Rather than requiring increasing amounts of computing power to validate transactions on the blockchain, PoS requires miners to wager their own crypto in return for the ability to validate transactions and earn more tokens as a reward.

Bitcoin currently consumes more electricity in a year than Norway or Sweden do, according to figures from the Cambridge Bitcoin Electricity Consumption Index, while other coins including Cardano and Solana already use a PoS model.

"We know crypto doesn’t need much energy to work," the campaign said.

"Many newer cryptocurrencies are low consumers of energy or carbon-neutral because they use a better model: proof-of-stake".

Bitcoin investors pressured

If only 30 people — the key miners, exchanges, and core developers who build and contribute to Bitcoin’s code — agreed to reinvent proof-of-work mining or move to a low-energy protocol, Bitcoin would stop polluting the planet.
Change the Code Not the Climate
Environmental campaign

The campaign plans to launch a series of adverts putting pressure on well-known crypto boosters, including Tesla CEO Elon Musk and Twitter founder Jack Dorsey, who it says have a "responsibility to help clean up Bitcoin".

Ethereum, the world's second-biggest cryptocurrency network by market capitalisation, is expected to move to PoS later this year. The Ethereum Foundation, co-chaired by the network's founder Vitalik Buterin, has estimated that the switch will cut Ethereum's carbon footprint by over 99 per cent.

"Now with Ethereum changing, Bitcoin really is the outlier," Ripple founder Larsen told Bloomberg.

'Greener energy'

But the staking method has drawbacks of its own, with advocates of Bitcoin claiming PoW allows for a more decentralised - and therefore secure - network.

"They should understand how PoW and PoS really work, and realise that the energy use is necessary to provide an infrastructure that is secure, decentralised, and that generates real value," Martin Škorjanc, CEO of crypto mining and exchange firm NiceHash told Euronews Next.

Moving to a staking-based system also favours wealthier crypto holders, who can afford to stake more tokens and consequently have a higher chance of earning more in return, Škorjanc said.

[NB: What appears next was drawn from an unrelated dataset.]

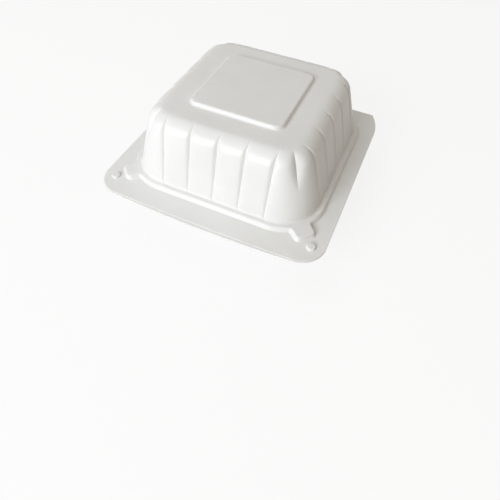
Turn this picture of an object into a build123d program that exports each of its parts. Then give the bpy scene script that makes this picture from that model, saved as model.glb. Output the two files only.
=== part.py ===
from build123d import *
import math
import os

# Hinged clamshell food container, closed, formed from one thin sheet of white plastic.
# Millimetres, +Z up. The origin is at the bottom centre, the latching front faces -Y
# and the living hinge runs along X at the +Y edge.

# Driving dimensions of the whole container
sheet = 0.5  # thickness of the formed sheet
flange_width = 150.0  # across the rim flange, along X
base_height = 32.0  # floor of the base to the plane where the flanges meet
lid_height = 44.0  # meeting plane to the top of the raised panel
nesting_gap = 0.3  # clearance between the nested beads and studs

# Flange outline
side_margin = 9.0  # flange's side edge to the foot of the bead
front_margin = 14.0  # middle of the lid's front edge to the foot of the bead
hinge_margin = 4.0  # foot of the bead to the hinge crease
thumb_lip = 2.0  # how far the base's front edge stands out past the lid's
front_bow = 1.5  # how far the middle of the lid's front edge stands out past its corners
front_corner_radius = 16.0
rear_corner_radius = 40.0
rear_corner_overrun = 18.0  # length of the rear corners cut away by the hinge crease

# Raised bead around the mouth, with a pad across each front corner
bead_width = 4.0  # foot of the bead's outer side to the foot of the wall
bead_rise = 3.0
bead_draft = 15.0
pad_length = 7.8  # how far a pad stands out past the bead's corner
pad_width = 15.0
pad_corner_radius = 4.0

# Round snap studs outside the pads
stud_gap = 5.0  # pad's outer edge to the middle of the stud
stud_radius = 2.8
stud_rise = 1.8

# Mouth shared by the lid's dome and the base's tray
mouth_corner_radius = 25.0

# Dome of the lid
dome_draft = 17.5
dome_shoulder_radius = 9.0

# Raised square panel on top of the dome
panel_margin = 18.3  # edge of the unrounded dome top to the foot of the panel
panel_corner_radius = 6.0
panel_rise = 2.0
panel_draft = 35.0

# Tray of the base
tray_draft = 18.0
tray_floor_radius = 8.0

# Rounding between a wall and its flat top or floor
bands_per_edge = 3

# Stiffening grooves down every wall and a short flute on every corner
grooves_per_wall = 5
groove_corner_gap = 2.8  # outermost groove to the start of the corner's rounding
groove_half_angle = 50.0
groove_mouth_depth = 0.5  # at the meeting plane
groove_shoulder_depth = 1.7  # at the far end of the wall
groove_side_margin = 1.0  # how far the cutter stands out of the wall
flute_depth = 2.4
flute_start = 0.45  # share of the wall's height where the corner flute runs out

# Living hinge, thinned to a crease between the two flanges
crease_thickness = 0.2
crease_half_width = 1.6


def side_inset(inset, draft):
    """Horizontal distance between two drafted walls a given distance apart."""
    return inset / math.cos(math.radians(draft))


def spread(height, draft):
    """Horizontal distance that a drafted wall covers over a height."""
    return height * math.tan(math.radians(draft))


# Sizes that follow from the ones above
bead_half = flange_width / 2 - side_margin
mouth_half = bead_half - bead_width
flange_depth = thumb_lip + front_margin + 2 * bead_half + hinge_margin
hinge_y = flange_depth / 2
mouth_center_y = hinge_y - hinge_margin - bead_half
dome_height = lid_height - panel_rise
panel_half = mouth_half - spread(dome_height, dome_draft) - panel_margin
corner_center = mouth_half - mouth_corner_radius
groove_pitch = 2 * (corner_center - groove_corner_gap) / (grooves_per_wall - 1)
bead_corner_radius = bead_half - corner_center
pad_root = corner_center * math.sqrt(2) + mouth_corner_radius / 4
pad_reach = corner_center * math.sqrt(2) + bead_corner_radius + pad_length
stud_reach = pad_reach + stud_gap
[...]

"Their argument should not be to move Bitcoin to Proof of Stake, but instead to lobby for greener energy use," he added.

"Blindly demanding a switch to an untested protocol, is just a reflection of not understanding how value works within an economy. Pushing for green energy use however, would make Bitcoin mining much better, but Proof of Stake is definitely not the answer".

In its "manifesto" unveiled on Tuesday, the Change the Code campaign acknowledged that getting Bitcoin's stakeholders - such as mining companies - on board with a change to PoS would be a challenge.

"Changing Bitcoin would render a whole lot of expensive infrastructure worthless, meaning Bitcoin stakeholders will need to walk away from sunk costs — or find other creative solutions," it said.